%%

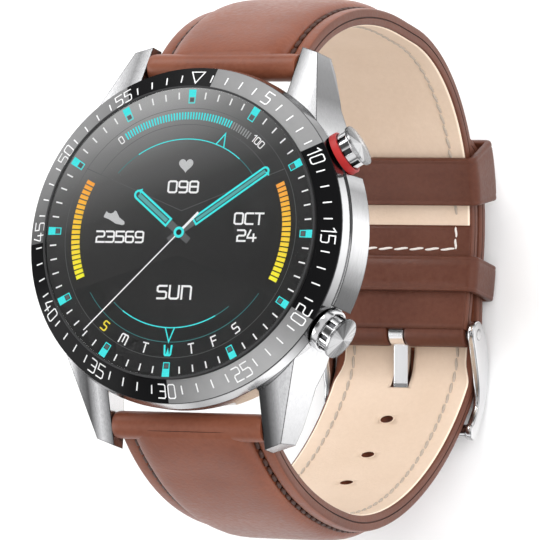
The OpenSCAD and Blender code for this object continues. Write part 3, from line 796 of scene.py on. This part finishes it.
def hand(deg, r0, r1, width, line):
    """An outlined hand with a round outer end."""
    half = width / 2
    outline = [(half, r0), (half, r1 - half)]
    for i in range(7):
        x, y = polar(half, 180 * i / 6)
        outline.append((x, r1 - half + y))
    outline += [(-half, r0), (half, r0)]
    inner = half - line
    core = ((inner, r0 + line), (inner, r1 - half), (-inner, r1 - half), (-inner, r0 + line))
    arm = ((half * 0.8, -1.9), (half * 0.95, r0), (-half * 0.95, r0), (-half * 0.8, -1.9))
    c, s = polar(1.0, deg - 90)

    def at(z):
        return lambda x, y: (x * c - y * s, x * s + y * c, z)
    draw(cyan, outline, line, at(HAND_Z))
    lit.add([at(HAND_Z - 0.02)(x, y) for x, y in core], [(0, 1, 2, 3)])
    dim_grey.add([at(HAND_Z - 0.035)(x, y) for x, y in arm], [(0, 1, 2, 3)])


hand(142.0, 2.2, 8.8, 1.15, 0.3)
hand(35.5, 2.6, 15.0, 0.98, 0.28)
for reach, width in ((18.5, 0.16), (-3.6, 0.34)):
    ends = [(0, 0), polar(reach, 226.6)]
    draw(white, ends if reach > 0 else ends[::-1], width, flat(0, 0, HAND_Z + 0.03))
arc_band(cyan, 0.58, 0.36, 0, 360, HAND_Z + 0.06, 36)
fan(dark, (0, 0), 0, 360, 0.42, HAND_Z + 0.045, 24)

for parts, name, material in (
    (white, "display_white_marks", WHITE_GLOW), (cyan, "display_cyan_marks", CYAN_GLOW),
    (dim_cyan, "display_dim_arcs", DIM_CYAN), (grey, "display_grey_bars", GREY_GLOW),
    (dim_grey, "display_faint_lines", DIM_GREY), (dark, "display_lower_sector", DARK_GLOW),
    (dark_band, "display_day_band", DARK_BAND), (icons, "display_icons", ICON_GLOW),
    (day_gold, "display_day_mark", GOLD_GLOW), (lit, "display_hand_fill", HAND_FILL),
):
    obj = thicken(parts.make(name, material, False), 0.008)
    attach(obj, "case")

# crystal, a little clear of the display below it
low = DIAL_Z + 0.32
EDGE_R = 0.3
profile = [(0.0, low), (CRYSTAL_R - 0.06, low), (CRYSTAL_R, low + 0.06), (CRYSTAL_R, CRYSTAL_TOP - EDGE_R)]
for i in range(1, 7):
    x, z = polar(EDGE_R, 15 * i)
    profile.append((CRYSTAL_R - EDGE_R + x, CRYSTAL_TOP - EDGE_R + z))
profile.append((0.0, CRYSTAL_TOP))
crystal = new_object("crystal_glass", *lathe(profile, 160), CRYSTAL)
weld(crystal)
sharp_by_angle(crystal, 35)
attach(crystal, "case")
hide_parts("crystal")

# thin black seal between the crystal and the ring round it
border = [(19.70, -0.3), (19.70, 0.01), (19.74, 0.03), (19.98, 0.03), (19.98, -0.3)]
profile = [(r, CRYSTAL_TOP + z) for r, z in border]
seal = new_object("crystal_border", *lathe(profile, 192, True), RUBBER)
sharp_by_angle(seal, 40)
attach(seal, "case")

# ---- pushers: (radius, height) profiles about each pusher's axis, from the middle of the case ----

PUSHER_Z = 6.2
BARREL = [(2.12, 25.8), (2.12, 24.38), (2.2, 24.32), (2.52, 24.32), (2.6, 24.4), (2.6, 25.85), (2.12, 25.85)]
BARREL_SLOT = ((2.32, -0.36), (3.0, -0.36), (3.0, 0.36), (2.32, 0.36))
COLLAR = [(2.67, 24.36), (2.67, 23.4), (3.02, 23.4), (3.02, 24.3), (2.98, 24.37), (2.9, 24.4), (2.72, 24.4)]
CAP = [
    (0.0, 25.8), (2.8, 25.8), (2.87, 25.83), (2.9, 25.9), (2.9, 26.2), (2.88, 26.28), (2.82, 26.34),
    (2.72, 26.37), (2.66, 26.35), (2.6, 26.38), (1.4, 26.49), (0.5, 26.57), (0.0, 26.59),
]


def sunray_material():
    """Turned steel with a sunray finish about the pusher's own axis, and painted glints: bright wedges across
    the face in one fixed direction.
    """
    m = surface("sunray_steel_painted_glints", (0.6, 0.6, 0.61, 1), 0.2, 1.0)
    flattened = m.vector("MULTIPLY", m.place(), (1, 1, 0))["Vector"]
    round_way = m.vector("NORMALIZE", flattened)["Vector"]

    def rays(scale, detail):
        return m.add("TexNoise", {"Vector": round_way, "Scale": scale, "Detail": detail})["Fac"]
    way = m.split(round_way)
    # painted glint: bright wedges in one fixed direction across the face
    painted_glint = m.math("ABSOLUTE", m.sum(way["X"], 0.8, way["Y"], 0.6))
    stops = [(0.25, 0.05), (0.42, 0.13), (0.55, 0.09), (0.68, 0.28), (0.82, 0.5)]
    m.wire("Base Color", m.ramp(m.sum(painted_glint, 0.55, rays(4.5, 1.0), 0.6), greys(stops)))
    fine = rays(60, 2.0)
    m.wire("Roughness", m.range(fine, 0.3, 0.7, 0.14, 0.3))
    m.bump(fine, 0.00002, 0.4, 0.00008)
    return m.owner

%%

» **STATED EXERCISE**: Write the material out exactly, with nothing left out.

» **SOLUTION TO THE EXERCISE**:
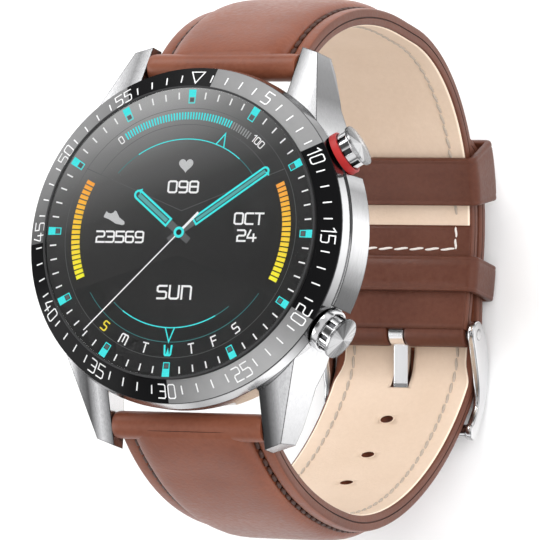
The OpenSCAD and Blender code for this object continues. Write part 3, from line 796 of scene.py on. This part finishes it.
def hand(deg, r0, r1, width, line):
    """An outlined hand with a round outer end."""
    half = width / 2
    outline = [(half, r0), (half, r1 - half)]
    for i in range(7):
        x, y = polar(half, 180 * i / 6)
        outline.append((x, r1 - half + y))
    outline += [(-half, r0), (half, r0)]
    inner = half - line
    core = ((inner, r0 + line), (inner, r1 - half), (-inner, r1 - half), (-inner, r0 + line))
    arm = ((half * 0.8, -1.9), (half * 0.95, r0), (-half * 0.95, r0), (-half * 0.8, -1.9))
    c, s = polar(1.0, deg - 90)

    def at(z):
        return lambda x, y: (x * c - y * s, x * s + y * c, z)
    draw(cyan, outline, line, at(HAND_Z))
    lit.add([at(HAND_Z - 0.02)(x, y) for x, y in core], [(0, 1, 2, 3)])
    dim_grey.add([at(HAND_Z - 0.035)(x, y) for x, y in arm], [(0, 1, 2, 3)])


hand(142.0, 2.2, 8.8, 1.15, 0.3)
hand(35.5, 2.6, 15.0, 0.98, 0.28)
for reach, width in ((18.5, 0.16), (-3.6, 0.34)):
    ends = [(0, 0), polar(reach, 226.6)]
    draw(white, ends if reach > 0 else ends[::-1], width, flat(0, 0, HAND_Z + 0.03))
arc_band(cyan, 0.58, 0.36, 0, 360, HAND_Z + 0.06, 36)
fan(dark, (0, 0), 0, 360, 0.42, HAND_Z + 0.045, 24)

for parts, name, material in (
    (white, "display_white_marks", WHITE_GLOW), (cyan, "display_cyan_marks", CYAN_GLOW),
    (dim_cyan, "display_dim_arcs", DIM_CYAN), (grey, "display_grey_bars", GREY_GLOW),
    (dim_grey, "display_faint_lines", DIM_GREY), (dark, "display_lower_sector", DARK_GLOW),
    (dark_band, "display_day_band", DARK_BAND), (icons, "display_icons", ICON_GLOW),
    (day_gold, "display_day_mark", GOLD_GLOW), (lit, "display_hand_fill", HAND_FILL),
):
    obj = thicken(parts.make(name, material, False), 0.008)
    attach(obj, "case")

# crystal, a little clear of the display below it
low = DIAL_Z + 0.32
EDGE_R = 0.3
profile = [(0.0, low), (CRYSTAL_R - 0.06, low), (CRYSTAL_R, low + 0.06), (CRYSTAL_R, CRYSTAL_TOP - EDGE_R)]
for i in range(1, 7):
    x, z = polar(EDGE_R, 15 * i)
    profile.append((CRYSTAL_R - EDGE_R + x, CRYSTAL_TOP - EDGE_R + z))
profile.append((0.0, CRYSTAL_TOP))
crystal = new_object("crystal_glass", *lathe(profile, 160), CRYSTAL)
weld(crystal)
sharp_by_angle(crystal, 35)
attach(crystal, "case")
hide_parts("crystal")

# thin black seal between the crystal and the ring round it
border = [(19.70, -0.3), (19.70, 0.01), (19.74, 0.03), (19.98, 0.03), (19.98, -0.3)]
profile = [(r, CRYSTAL_TOP + z) for r, z in border]
seal = new_object("crystal_border", *lathe(profile, 192, True), RUBBER)
sharp_by_angle(seal, 40)
attach(seal, "case")

# ---- pushers: (radius, height) profiles about each pusher's axis, from the middle of the case ----

PUSHER_Z = 6.2
BARREL = [(2.12, 25.8), (2.12, 24.38), (2.2, 24.32), (2.52, 24.32), (2.6, 24.4), (2.6, 25.85), (2.12, 25.85)]
BARREL_SLOT = ((2.32, -0.36), (3.0, -0.36), (3.0, 0.36), (2.32, 0.36))
COLLAR = [(2.67, 24.36), (2.67, 23.4), (3.02, 23.4), (3.02, 24.3), (2.98, 24.37), (2.9, 24.4), (2.72, 24.4)]
CAP = [
    (0.0, 25.8), (2.8, 25.8), (2.87, 25.83), (2.9, 25.9), (2.9, 26.2), (2.88, 26.28), (2.82, 26.34),
    (2.72, 26.37), (2.66, 26.35), (2.6, 26.38), (1.4, 26.49), (0.5, 26.57), (0.0, 26.59),
]


def sunray_material():
    """Turned steel with a sunray finish about the pusher's own axis, and painted glints: bright wedges across
    the face in one fixed direction.
    """
    m = surface("sunray_steel_painted_glints", (0.6, 0.6, 0.61, 1), 0.2, 1.0)
    flattened = m.vector("MULTIPLY", m.place(), (1, 1, 0))["Vector"]
    round_way = m.vector("NORMALIZE", flattened)["Vector"]

    def rays(scale, detail):
        return m.add("TexNoise", {"Vector": round_way, "Scale": scale, "Detail": detail})["Fac"]
    way = m.split(round_way)
    # painted glint: bright wedges in one fixed direction across the face
    painted_glint = m.math("ABSOLUTE", m.sum(way["X"], 0.8, way["Y"], 0.6))
    stops = [(0.25, 0.05), (0.42, 0.13), (0.55, 0.09), (0.68, 0.28), (0.82, 0.5)]
    m.wire("Base Color", m.ramp(m.sum(painted_glint, 0.55, rays(4.5, 1.0), 0.6), greys(stops)))
    fine = rays(60, 2.0)
    m.wire("Roughness", m.range(fine, 0.3, 0.7, 0.14, 0.3))
    m.bump(fine, 0.00002, 0.4, 0.00008)
    return m.owner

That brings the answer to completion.